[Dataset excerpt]
○ ○ ○ ○ ○ ○ ○
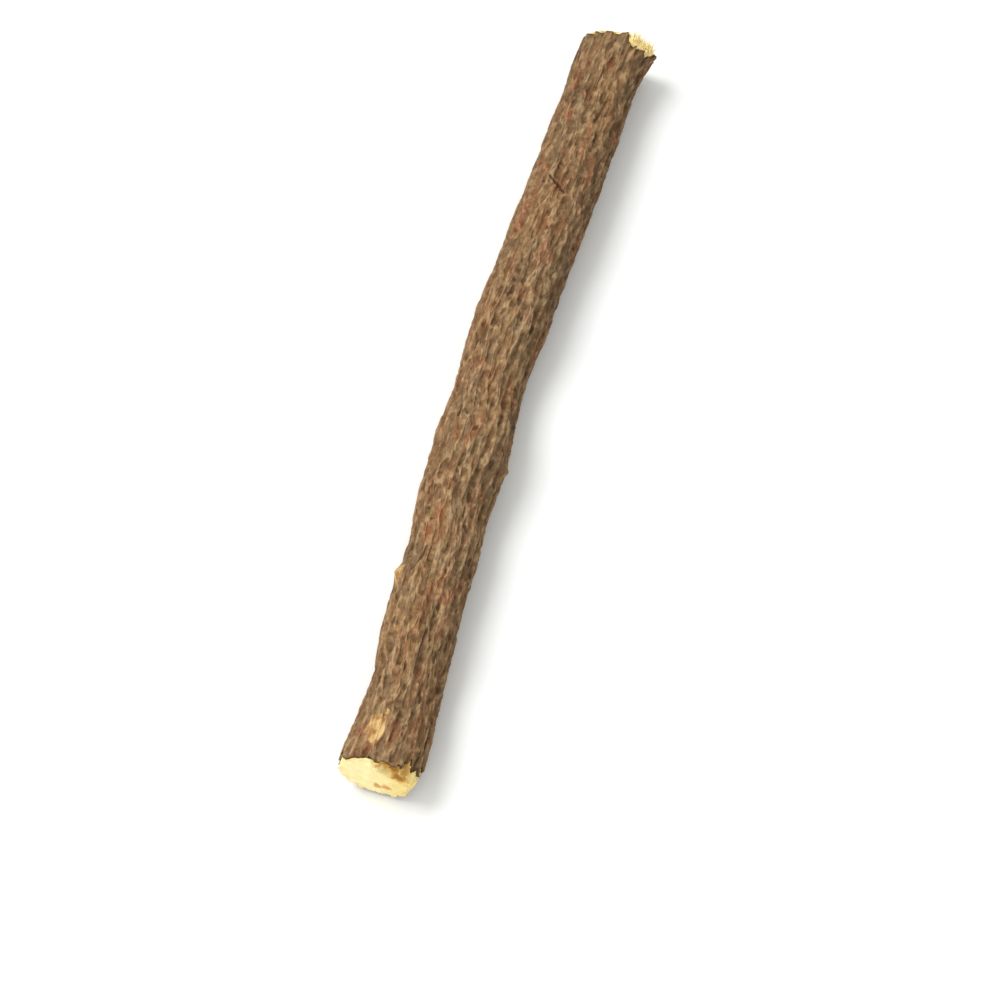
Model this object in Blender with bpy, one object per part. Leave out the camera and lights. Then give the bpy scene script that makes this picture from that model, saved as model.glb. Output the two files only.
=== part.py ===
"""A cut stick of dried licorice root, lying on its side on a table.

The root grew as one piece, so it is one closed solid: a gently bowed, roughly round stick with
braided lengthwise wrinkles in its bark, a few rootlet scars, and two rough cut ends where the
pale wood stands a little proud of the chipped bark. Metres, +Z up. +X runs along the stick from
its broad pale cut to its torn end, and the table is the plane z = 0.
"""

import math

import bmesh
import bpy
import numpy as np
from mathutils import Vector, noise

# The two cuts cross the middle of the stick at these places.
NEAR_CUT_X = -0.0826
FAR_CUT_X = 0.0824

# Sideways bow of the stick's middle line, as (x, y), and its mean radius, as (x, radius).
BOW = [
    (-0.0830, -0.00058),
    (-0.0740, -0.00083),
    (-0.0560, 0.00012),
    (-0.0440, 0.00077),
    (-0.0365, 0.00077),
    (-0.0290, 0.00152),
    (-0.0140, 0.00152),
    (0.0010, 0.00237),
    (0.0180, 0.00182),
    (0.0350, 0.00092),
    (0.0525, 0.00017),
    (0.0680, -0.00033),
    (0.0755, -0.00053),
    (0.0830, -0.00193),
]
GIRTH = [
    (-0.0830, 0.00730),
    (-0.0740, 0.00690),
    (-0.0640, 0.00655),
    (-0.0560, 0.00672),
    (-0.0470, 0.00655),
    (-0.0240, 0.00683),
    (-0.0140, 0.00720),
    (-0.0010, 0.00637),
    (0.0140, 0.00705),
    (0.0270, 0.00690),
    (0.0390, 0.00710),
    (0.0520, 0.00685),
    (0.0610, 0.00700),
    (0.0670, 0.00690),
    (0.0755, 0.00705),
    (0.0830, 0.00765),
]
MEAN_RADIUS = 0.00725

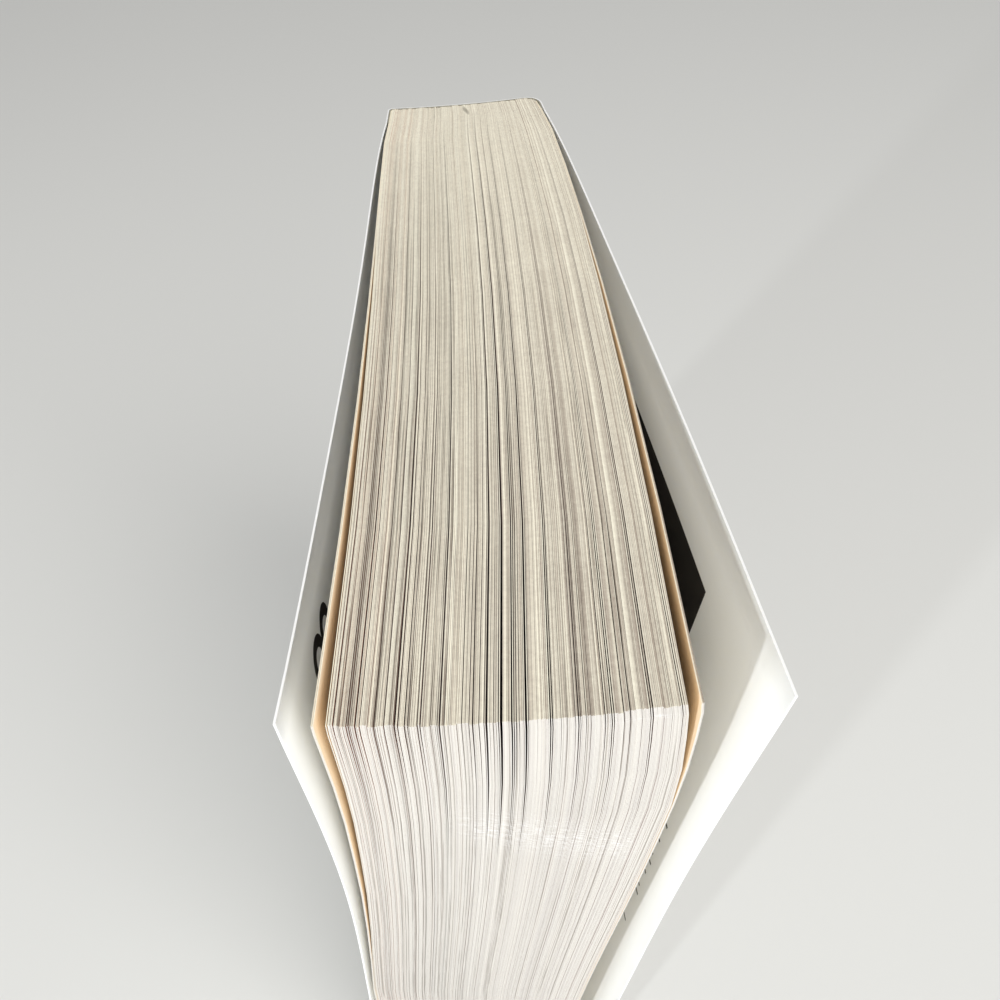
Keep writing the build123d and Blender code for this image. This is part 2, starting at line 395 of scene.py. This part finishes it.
○ ○ ○ ○ ○ ○ ○
• [The problem]: Set all of the entries down again, exactly as they were given.

• [Correct answer]:
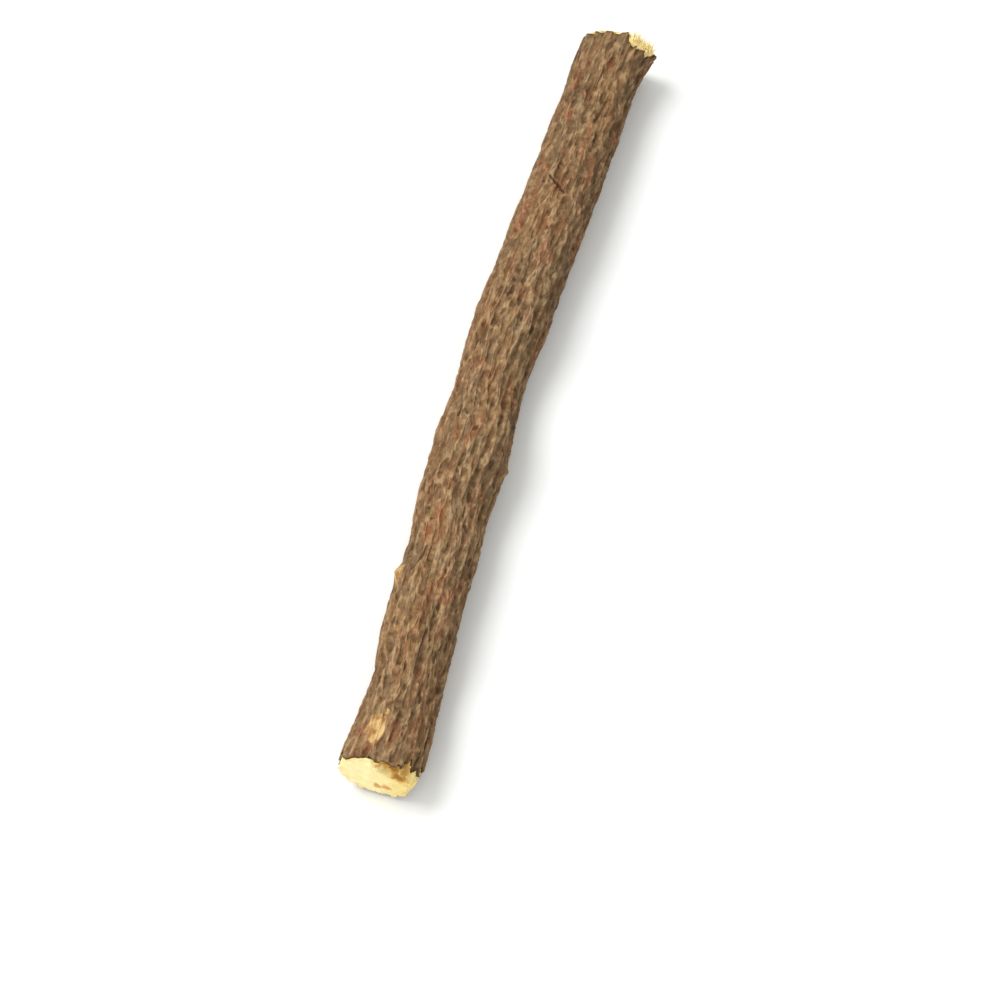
Model this object in Blender with bpy, one object per part. Leave out the camera and lights. Then give the bpy scene script that makes this picture from that model, saved as model.glb. Output the two files only.
=== part.py ===
"""A cut stick of dried licorice root, lying on its side on a table.

The root grew as one piece, so it is one closed solid: a gently bowed, roughly round stick with
braided lengthwise wrinkles in its bark, a few rootlet scars, and two rough cut ends where the
pale wood stands a little proud of the chipped bark. Metres, +Z up. +X runs along the stick from
its broad pale cut to its torn end, and the table is the plane z = 0.
"""

import math

import bmesh
import bpy
import numpy as np
from mathutils import Vector, noise

# The two cuts cross the middle of the stick at these places.
NEAR_CUT_X = -0.0826
FAR_CUT_X = 0.0824

# Sideways bow of the stick's middle line, as (x, y), and its mean radius, as (x, radius).
BOW = [
    (-0.0830, -0.00058),
    (-0.0740, -0.00083),
    (-0.0560, 0.00012),
    (-0.0440, 0.00077),
    (-0.0365, 0.00077),
    (-0.0290, 0.00152),
    (-0.0140, 0.00152),
    (0.0010, 0.00237),
    (0.0180, 0.00182),
    (0.0350, 0.00092),
    (0.0525, 0.00017),
    (0.0680, -0.00033),
    (0.0755, -0.00053),
    (0.0830, -0.00193),
]
GIRTH = [
    (-0.0830, 0.00730),
    (-0.0740, 0.00690),
    (-0.0640, 0.00655),
    (-0.0560, 0.00672),
    (-0.0470, 0.00655),
    (-0.0240, 0.00683),
    (-0.0140, 0.00720),
    (-0.0010, 0.00637),
    (0.0140, 0.00705),
    (0.0270, 0.00690),
    (0.0390, 0.00710),
    (0.0520, 0.00685),
    (0.0610, 0.00700),
    (0.0670, 0.00690),
    (0.0755, 0.00705),
    (0.0830, 0.00765),
]
MEAN_RADIUS = 0.00725

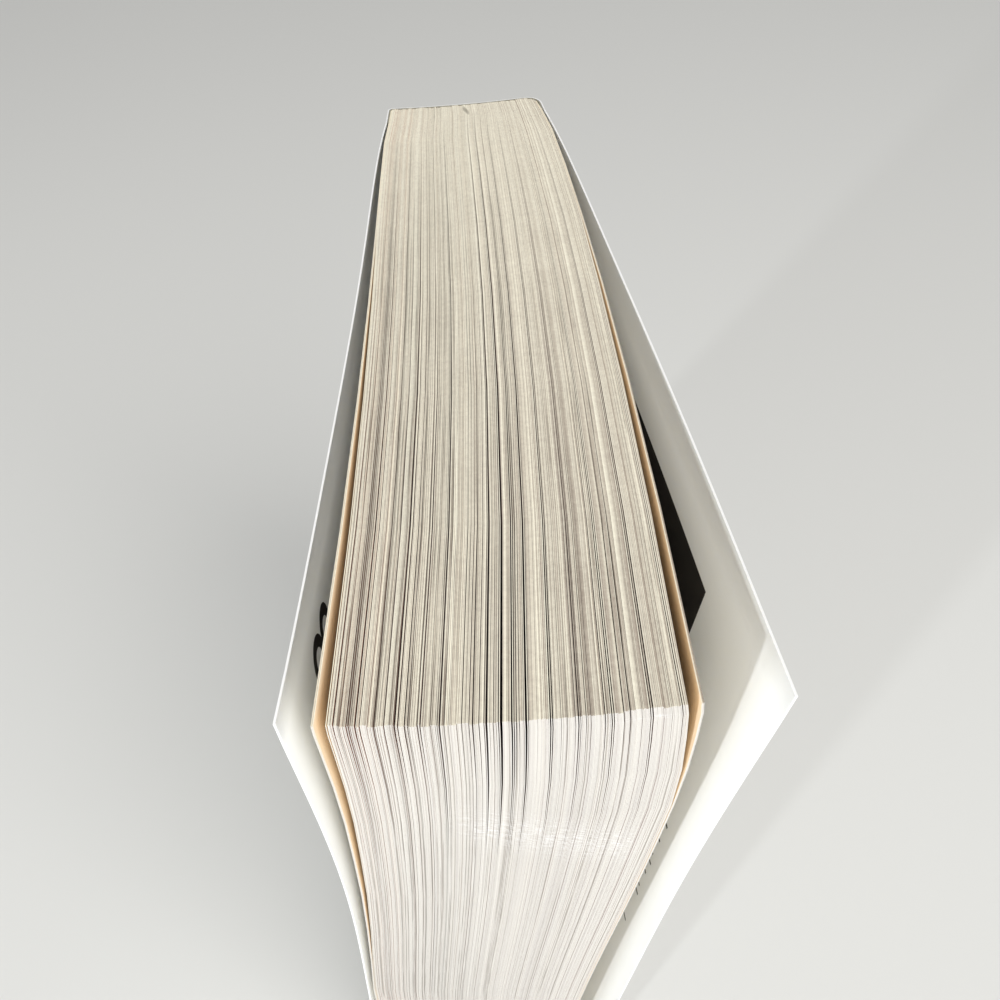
Keep writing the build123d and Blender code for this image. This is part 2, starting at line 395 of scene.py. This part finishes it.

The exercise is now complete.